More broadly, the PSDP is unaffordable and should be reassessed. The total cost to complete projects in the PSDP is Rs10.7 trillion, more than 14 times the budget allocation of Rs727 billion in 2022-23. Notwithstanding intentions to prioritize the completion of ongoing projects, new projects with a total cost of Rs2.3 trillion were added by the government in the last budget. In addition, the separate preparation and oversight of the current budget and the development budget, by the Finance Division and the Planning Commission respectively, can lead to inconsistent and sub-optimal decision-making.

The IMF says that on paper, Pakistan’s project and portfolio implementation and monitoring systems are sound. However, implementing the current requirements for ex-post evaluation, and establishing more active portfolio oversight, would better inform decision-makers on the status of the portfolio and identify lessons to be applied in implementing ongoing projects and preparing new ones. This could draw from the strong systems to record project-level information already in place and inform analytical portfolio reports such as a strategic report to NEC on the implementation of core projects.

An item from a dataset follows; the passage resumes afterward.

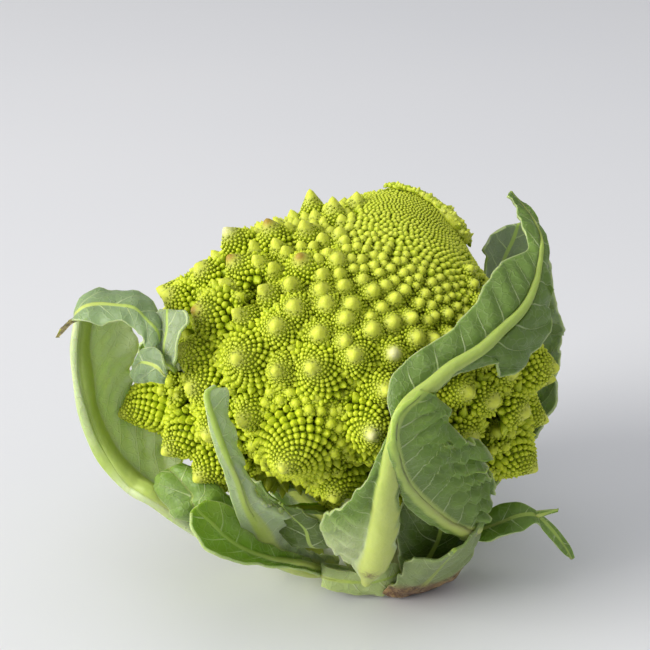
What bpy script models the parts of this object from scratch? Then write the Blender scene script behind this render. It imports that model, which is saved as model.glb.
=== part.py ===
"""Romanesco head, cut and resting on its stem, with its wrapper leaves. Metres, Z up, the front faces -Y.

The head is an ellipsoid of florets round a fleshy core. Places on it are given as (bearing, elevation,
reach): bearing in degrees from the front, positive to the right, elevation in degrees above the head's
middle, and reach as a share of the head's half sizes, so 1 is the florets' outer surface.
"""

import math
from collections import namedtuple

import bmesh
import bpy
from mathutils import Vector

HEAD_CENTRE = Vector((-0.017, 0.0, 0.088))
HEAD_HALF = Vector((0.080, 0.074, 0.061))
APEX = (90, 64, 1.07)  # the growing tip, which leans to the right
GAP = 0.0003  # between pieces that touch

CORE_REACH = 0.44  # the fleshy core, as a share of the head
FLORET_ROOT_REACH = 0.46
STALK_RADIUS = 0.0165
STALK_FACE_RADIUS = 0.0172
STALK_HEIGHT = 0.064  # where the stalk meets the core
CROWN_FLOOR = 0.020  # height of the crown's flat underside above the head's centre, along the apex axis
CROWN_AXIS = (60, 80)  # bearing and elevation of the crown's middle
CROWN_HALF_ANGLE = 55
CROWN_OVERLAP = 14  # degrees by which the crown's blank is wider, before the florets trim it
CROWN_RISE = 0.07  # how far the growing tip stands above the ellipsoid
CROWN_RISE_WIDTH = 26  # degrees over which it rises

FLORET_SIZE_NEAR_TIP = 0.0034  # a floret's width at SIZE_DISTANCE from the growing tip
SIZE_DISTANCE = 0.031
SIZE_POWER = 1.75
SMALLEST_FLORET = 0.024  # narrower ones belong to the crown
LARGEST_FLORET = 0.038
LOWEST_FLORET = -50  # degrees: the stem and the leaf bases are below
FLORET_PACKING = 0.96  # share of the mean width that neighbours keep between their tips
GOLDEN_ANGLE = math.pi * (3 - math.sqrt(5))
CANDIDATES = 900  # places tried for florets all over the head

FLORET_SIDES = 12
FLORET_PROFILE = ((0.0, 0.10), (0.45, 0.54), (1.35, 1.16))  # below the tip and radius, in half widths
FLORET_FOOT_SPREAD = 1.22  # the foot's radius in half widths, before it narrows towards the core
CROWN_REACH = 0.985
CROWN_RINGS = 11
CROWN_SPOKES = 28
STEM_SIDES = 24
STALK_RINGS = (0.004, 0.018, 0.032, 0.048)  # heights
CORE_RINGS = (-0.90, -0.72, -0.45, -0.15, 0.15, 0.45, 0.70, 0.85)  # shares of the core's half height
LEAF_STEPS = 2  # rows to each stretch between a leaf's stations
LEAF_SHOULDER = 0.55  # where the blade meets the thicker midrib, as a share of the way in from the margin
LEAF_SHOULDER_SWELL = 1.2  # its thickness there, in blade thicknesses
MERGE_DISTANCE = 0.0001
FLAT_ANGLE = math.radians(1)  # hull faces that turn less than this are joined
SHARP_ANGLE = math.radians(50)

Floret = namedtuple("Floret", "direction reach width")
Leaf = namedtuple("Leaf", "name colour base rib stations")
Base = namedtuple("Base", "azimuth height distance half_width")
Rib = namedtuple("Rib", "at_base at_tip blade")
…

The government has some skilled staff that can move reforms to address these challenges forward, though it will be difficult. While some staff have a good understanding of strong practices, achieving implementation through changed approaches and culture across the public sector requires focused and sustained effort. Building knowledge of climate change aspects at all stages of the project cycle is also a priority, it concluded.